Als Antragsteller darf Axel Vogel ein weiteres Mal das Wort ergreifen:

Frau Präsidentin! Ich danke für die Anmerkungen, möchte aber darauf hinweisen, dass Sie, Herr Finanzminister, in den Haushalt Folgendes eingestellt haben: nach 1,4 Millionen Euro Einnahmen aus dem Preußenvermögen 2014 für das Jahr 2015 2,7 Millionen Euro, das ist fast das Doppelte, und für 2016 4,8 Millionen Euro, also das Dreifache. Das werden Sie nicht über eine Verdreifachung der Pachteinnahmen erzielen, das wird nur über Flächenverkäufe laufen.

Zu Frau Schwarzenberg: Ich habe mich dezidiert nur auf das Preußenvermögen be-, zogen.

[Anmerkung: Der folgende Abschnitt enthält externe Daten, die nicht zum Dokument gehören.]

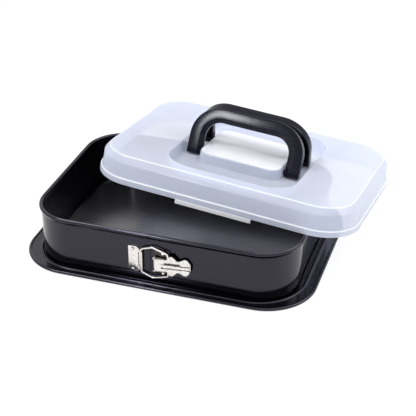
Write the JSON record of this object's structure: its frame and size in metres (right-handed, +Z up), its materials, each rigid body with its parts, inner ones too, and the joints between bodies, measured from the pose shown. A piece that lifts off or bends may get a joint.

Ich korrigiere eine Aussage: Die Preußen-Einigung war aus dem Jahr 1999, erst die Regelung, dass die landwirtschaftlichen Pachtbetriebe die Flächen zum Verkaufswert kaufen können, stammt aus dem Jahr 2004. Der Verkehrswert - das ist eben das Problem - richtet sich natürlich nach den durchschnittlichen Preisen der BVVG. Insofern ist die BVVG ein Preistreiber. Natürlich werden die Flächen immer teurer, und natürlich werden den landwirtschaftlichen Betrieben Gelder entzogen, wenn sie Kredite aufnehmen müssen, wenn sie die Preise bezahlen müssen aus Mitteln, die ihnen an anderer Stelle fehlen. Daher muss der Vorrang der Pacht vor dem Verkauf gelten.

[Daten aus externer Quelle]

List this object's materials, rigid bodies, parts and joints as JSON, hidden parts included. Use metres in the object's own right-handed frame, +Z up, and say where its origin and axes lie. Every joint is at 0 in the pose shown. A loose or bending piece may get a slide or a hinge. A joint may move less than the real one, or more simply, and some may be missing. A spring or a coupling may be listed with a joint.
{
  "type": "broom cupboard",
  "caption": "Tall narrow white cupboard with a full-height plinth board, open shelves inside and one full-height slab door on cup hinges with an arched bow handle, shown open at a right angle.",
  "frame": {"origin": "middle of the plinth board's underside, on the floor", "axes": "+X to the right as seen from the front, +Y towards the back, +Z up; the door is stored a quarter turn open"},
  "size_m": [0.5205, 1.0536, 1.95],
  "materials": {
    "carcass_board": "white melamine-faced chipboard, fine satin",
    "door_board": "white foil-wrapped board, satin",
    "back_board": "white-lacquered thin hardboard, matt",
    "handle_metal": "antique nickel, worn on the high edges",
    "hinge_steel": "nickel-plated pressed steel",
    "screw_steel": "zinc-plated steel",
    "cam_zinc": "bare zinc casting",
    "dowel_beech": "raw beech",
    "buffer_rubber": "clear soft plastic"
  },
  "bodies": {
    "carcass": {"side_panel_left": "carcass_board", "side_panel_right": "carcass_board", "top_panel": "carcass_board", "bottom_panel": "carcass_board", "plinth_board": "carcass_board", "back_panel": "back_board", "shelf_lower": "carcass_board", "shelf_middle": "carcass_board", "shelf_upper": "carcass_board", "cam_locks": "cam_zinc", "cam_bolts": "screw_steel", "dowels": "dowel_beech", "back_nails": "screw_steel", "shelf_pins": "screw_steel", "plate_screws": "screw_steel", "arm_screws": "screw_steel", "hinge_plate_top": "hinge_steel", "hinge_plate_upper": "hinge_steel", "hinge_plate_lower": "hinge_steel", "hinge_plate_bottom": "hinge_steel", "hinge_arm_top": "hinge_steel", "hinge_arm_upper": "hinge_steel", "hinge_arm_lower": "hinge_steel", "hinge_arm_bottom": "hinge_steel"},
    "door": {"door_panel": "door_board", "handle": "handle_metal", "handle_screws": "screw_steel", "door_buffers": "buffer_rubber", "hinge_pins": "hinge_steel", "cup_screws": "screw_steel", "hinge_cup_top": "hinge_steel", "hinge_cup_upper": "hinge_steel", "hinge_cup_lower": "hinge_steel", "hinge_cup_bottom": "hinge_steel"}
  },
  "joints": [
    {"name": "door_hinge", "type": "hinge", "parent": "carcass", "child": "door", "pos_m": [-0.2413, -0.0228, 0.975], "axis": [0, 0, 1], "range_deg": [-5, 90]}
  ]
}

Ich freue mich, dass es die Diskussion in den Ausschüssen geben wird, auch im landwirtschaftlichen Fachausschuss, nicht nur im Haushaltsausschuss. Ich meine, dort werden wir erstens Diskrepanzen, die jetzt aufgetreten sind, klären und zweitens zu einem abgewogenen Ergebnis kommen. - Recht herzlichen Dank.